Multi-Class Detection:

In scenarios with multiple object classes, the confidence values are often used to determine the predicted class for each detection.
Example: If a model is trained to detect both cars and pedestrians, the confidence value helps decide whether a given detection corresponds to a car or a pedestrian.
Precision-Recall Trade-off:

Adjusting the confidence threshold can affect the trade-off between precision and recall. A higher threshold increases precision but may decrease recall, and vice versa.
Example: In a surveillance system, a higher confidence threshold might be chosen to reduce false positives, even if it means potentially missing some detections.
Non-Maximum Suppression (NMS):

Confidence values are often used in conjunction with non-maximum suppression to merge or eliminate overlapping bounding boxes and select the most confident detection.
Example: When multiple bounding boxes overlap for the same object, NMS considers the confidence values to retain the most accurate and confident detection.

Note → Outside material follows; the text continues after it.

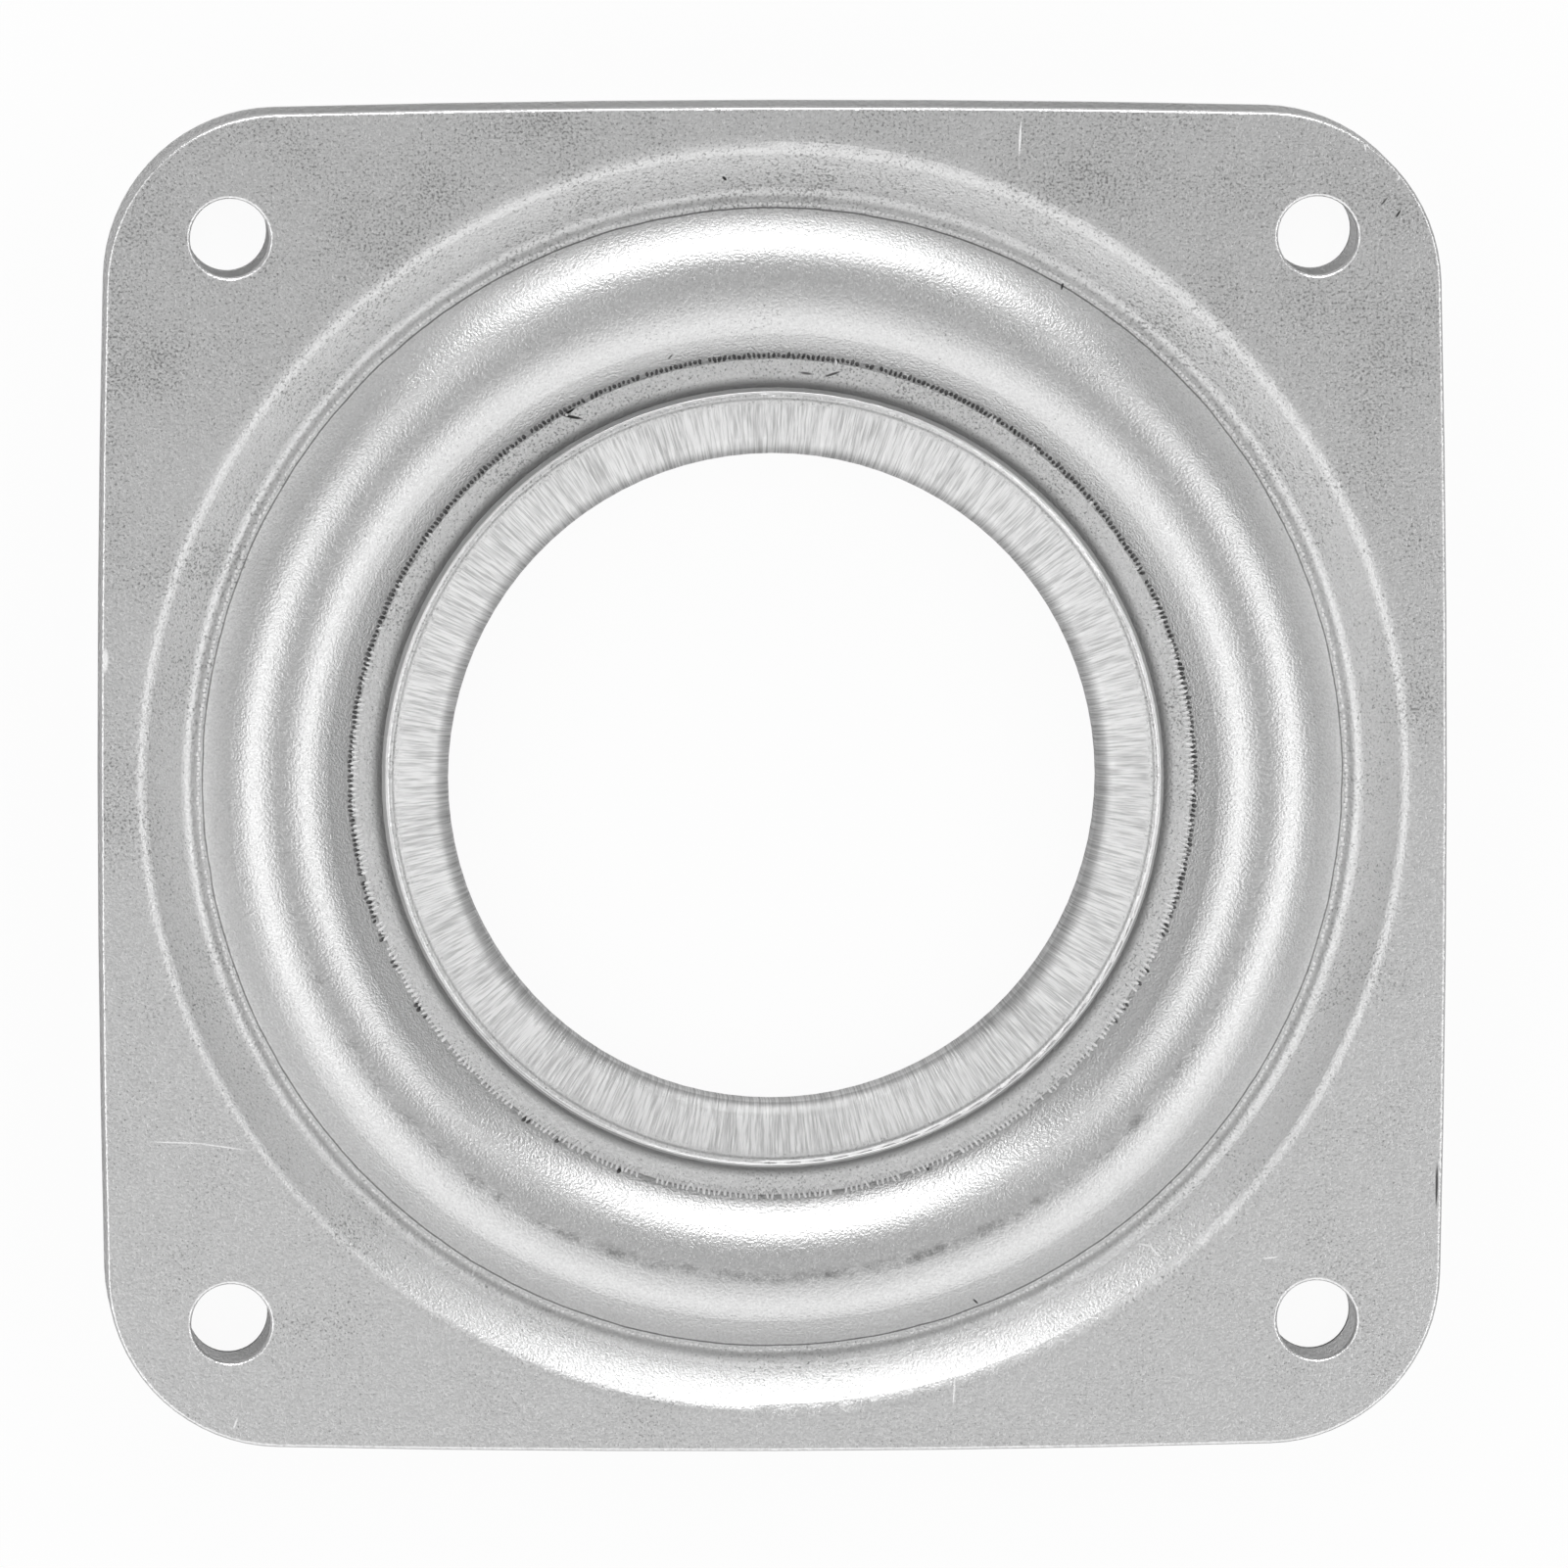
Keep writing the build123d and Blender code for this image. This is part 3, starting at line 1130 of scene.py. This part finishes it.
@dataclass(frozen=True)
class Studio:
    """Pale floor, soft light and the camera, which looks almost straight down as in the photograph.

    The lean is how far the camera stands off the vertical, towards the top and the left of the photograph.
    """

    camera_distance: float = 2.0
    lean_up: float = math.radians(4.3)
    lean_left: float = math.radians(2.3)
    frame_width: float = 88.66 * MM
    aim_right: float = 0.558 * MM
    aim_up: float = -0.212 * MM
    floor_size: float = 6.0
    floor_gap: float = 0.02 * MM
    paper: str = "#BEBEBE"
    clean_brightness: float = 1.05
    clean_share: float = 0.9
    ceiling: float = 0.315
    front_wall: float = 0.50
    other_walls: float = 0.23
    soft_boxes: tuple[SoftBox, ...] = (
        SoftBox("back_box", azimuth=90, zenith=72, width=0.80, height=0.50, radiance=2.8),
        SoftBox("left_box", azimuth=180, zenith=39, width=0.75, height=0.43, radiance=1.22),
        SoftBox("right_box", azimuth=0, zenith=41.5, width=0.75, height=0.35, radiance=1.38),
        SoftBox("front_box", azimuth=270, zenith=46, width=1.6, height=0.7, radiance=0.36),
        SoftBox("front_reflector", azimuth=270, zenith=72, width=2.6, height=0.6, radiance=0.32),
    )

    def build_floor(self) -> bpy.types.Object:
        """Make the floor, a matt white sheet that the camera sees as a clean background.

        Returns:
            The floor.
        """
        half = self.floor_size / 2
        mesh = bpy.data.meshes.new("floor")
        corners = [(-half, -half), (half, -half), (half, half), (-half, half)]
        mesh.from_pydata([(x, y, -self.floor_gap) for x, y in corners], [], [(0, 1, 2, 3)])
        floor = new_object("floor", mesh)
        material = new_material("matt_white_paper")
        tree = material.node_tree
        ray = add_node(tree, "ShaderNodeLightPath")["Is Camera Ray"]
        paper = add_node(tree, "ShaderNodeBsdfDiffuse", {"Color": linear(self.paper)})[0]
        clean = add_node(tree, "ShaderNodeEmission", {
            "Color": linear("#FFFFFF"), "Strength": self.clean_brightness})[0]
        share = add_node(tree, MATH, {0: ray, 1: self.clean_share}, operation="MULTIPLY")[0]
        mixed = add_node(tree, "ShaderNodeMixShader", {0: share, 1: paper, 2: clean})[0]
        add_node(tree, "ShaderNodeOutputMaterial", {"Surface": mixed})
        mesh.materials.append(material)
        return floor

    def build_world(self) -> bpy.types.World:
        """Make the even light of the studio's white walls, brighter in front of the part and overhead.

        Returns:
            The world.
        """
        world = bpy.data.worlds.new("studio_walls")
        world.use_nodes = True
        tree = world.node_tree
        tree.nodes.clear()
        ray = add_node(tree, "ShaderNodeLightPath")["Is Camera Ray"]
        view = add_node(tree, "ShaderNodeTexCoord")["Generated"]
        way = add_node(tree, "ShaderNodeSeparateXYZ", {0: view})
        front, beside = -0.5, 0.0
        wall = add_node(tree, MAP_RANGE, {
            "Value": way["Y"], "From Min": front, "From Max": beside,
            "To Min": self.front_wall, "To Max": self.other_walls})[0]
        low, overhead = 0.35, 0.85
        room = add_node(tree, MAP_RANGE, {
            "Value": way["Z"], "From Min": low, "From Max": overhead,
            "To Min": wall, "To Max": self.ceiling})[0]
        strength = add_node(tree, MIX, {0: ray, 2: room, 3: 1.0})[0]
        walls = add_node(tree, "ShaderNodeBackground", {"Color": linear("#FFFFFF"), "Strength": strength})
        add_node(tree, "ShaderNodeOutputWorld", {"Surface": walls[0]})
        bpy.context.scene.world = world
        return world

    def build_camera(self) -> bpy.types.Object:
        """Make the camera and aim it as the photograph is framed.

        Returns:
            The camera.
        """
        target = Vector((self.aim_right, self.aim_up, cad_box[1].z))
        away = Vector((-math.tan(self.lean_left), math.tan(self.lean_up), 1)).normalized()
        data = bpy.data.cameras.new("camera")
        data.lens = data.sensor_width * self.camera_distance / self.frame_width
        data.clip_start = self.camera_distance / 10
        camera = new_object("camera", data)
        camera.location = target + away * self.camera_distance
        camera.rotation_euler = facing(away, Vector((0, 1, 0)))
        bpy.context.scene.camera = camera
        return camera

    def build(self) -> None:
        """Make the whole studio."""
        self.build_floor()
        self.build_world()
        for soft_box in self.soft_boxes:
            soft_box.build()
        self.build_camera()
        settings = bpy.context.scene.view_settings
        settings.view_transform = "Standard"
        settings.look = "None"
        LOG.info("studio built, %d lights", len(self.soft_boxes))


@dataclass(frozen=True)
class Plates:
    """The two pressed plates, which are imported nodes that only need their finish."""

    pressing: Pressing
    finish: GalvanisedSheet

    def dress(self) -> None:
        """Give each plate its galvanised finish."""
        for side in PlateSide:
            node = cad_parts[f"{side.value}_plate"]
            node.data.materials.clear()
            node.data.materials.append(self.finish.material(side, self.pressing))
            LOG.info("%s dressed", node.name)


@dataclass(frozen=True)
class BallRing:
    """The ring of loose balls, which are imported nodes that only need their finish."""

    finish: PolishedBallSteel

    def dress(self) -> None:
        """Give every ball the polished finish."""
        material = self.finish.material()
        balls = [node for name, node in sorted(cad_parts.items()) if name.startswith("ball_")]
        for node in balls:
            node.data.materials.clear()
            node.data.materials.append(material)
        LOG.info("%d balls dressed", len(balls))


def main() -> None:
    """Build the studio and dress the part."""
    logging.basicConfig(level=logging.INFO, format="%(name)s: %(message)s")
    pressing = Pressing()
    Studio().build()
    Plates(pressing, GalvanisedSheet()).dress()
    BallRing(PolishedBallSteel()).dress()
    ToolMarks(pressing).build()


if __name__ == "__main__":
    main()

How to calculate boundary box and confidence value for object detection

Object detection involves identifying and locating objects within an image or a video frame. One common approach is to use bounding boxes to represent the location of detected objects along with confidence scores indicating the model's confidence in the accuracy of the detection. The most widely used object detection frameworks, such as YOLO (You Only Look Once) and SSD (Single Shot Multibox Detector), employ these concepts.

Here's a high-level overview of how bounding boxes and confidence values are calculated:

Bounding Box Calculation:

A bounding box is typically represented by four values: (x, y, w, h), where (x, y) is the coordinate of the top-left corner of the box, and (w, h) are the width and height of the box, respectively.
These values are often predicted as offsets from anchor boxes or default boxes that are defined during the training process.
The predicted bounding box coordinates are usually in the form of offsets, which are applied to anchor box coordinates to obtain the final bounding box.
Confidence Value Calculation:

The confidence value represents the model's belief in the presence of an object within a bounding box.
It is typically a probability score ranging from 0 to 1, where 1 indicates high confidence.
This score is often obtained using a softmax activation function for multiple classes or a sigmoid activation function for binary classification.
Let's look at a simple example using a hypothetical object detection scenario with a single class:

# Example predictions from a neural network
predicted_offsets = [0.2, 0.1, 0.4, 0.3]  # x, y, w, h offsets
confidence_score = 0.85  # Range: [0, 1]

# Assuming anchor box coordinates (x_a, y_a, w_a, h_a)
anchor_box = [0.5, 0.5, 1.0, 1.0]

# Calculate bounding box coordinates
x_pred = anchor_box[0] + predicted_offsets[0] * anchor_box[2]
y_pred = anchor_box[1] + predicted_offsets[1] * anchor_box[3]
w_pred = anchor_box[2] * exp(predicted_offsets[2])  # using exponential function for width
h_pred = anchor_box[3] * exp(predicted_offsets[3])  # using exponential function for height

# Calculate confidence value
confidence_value = confidence_score

# Final bounding box representation
predicted_bbox = [x_pred, y_pred, w_pred, h_pred]

print("Predicted Bounding Box:", predicted_bbox)
print("Confidence Value:", confidence_value)

Note: The actual implementation may vary based on the specific object detection framework and its output format.

In practice, object detection frameworks often provide convenient functions to handle these calculations, and they may also include post-processing steps to filter out low-confidence detections or non-maximum suppression to merge overlapping bounding boxes.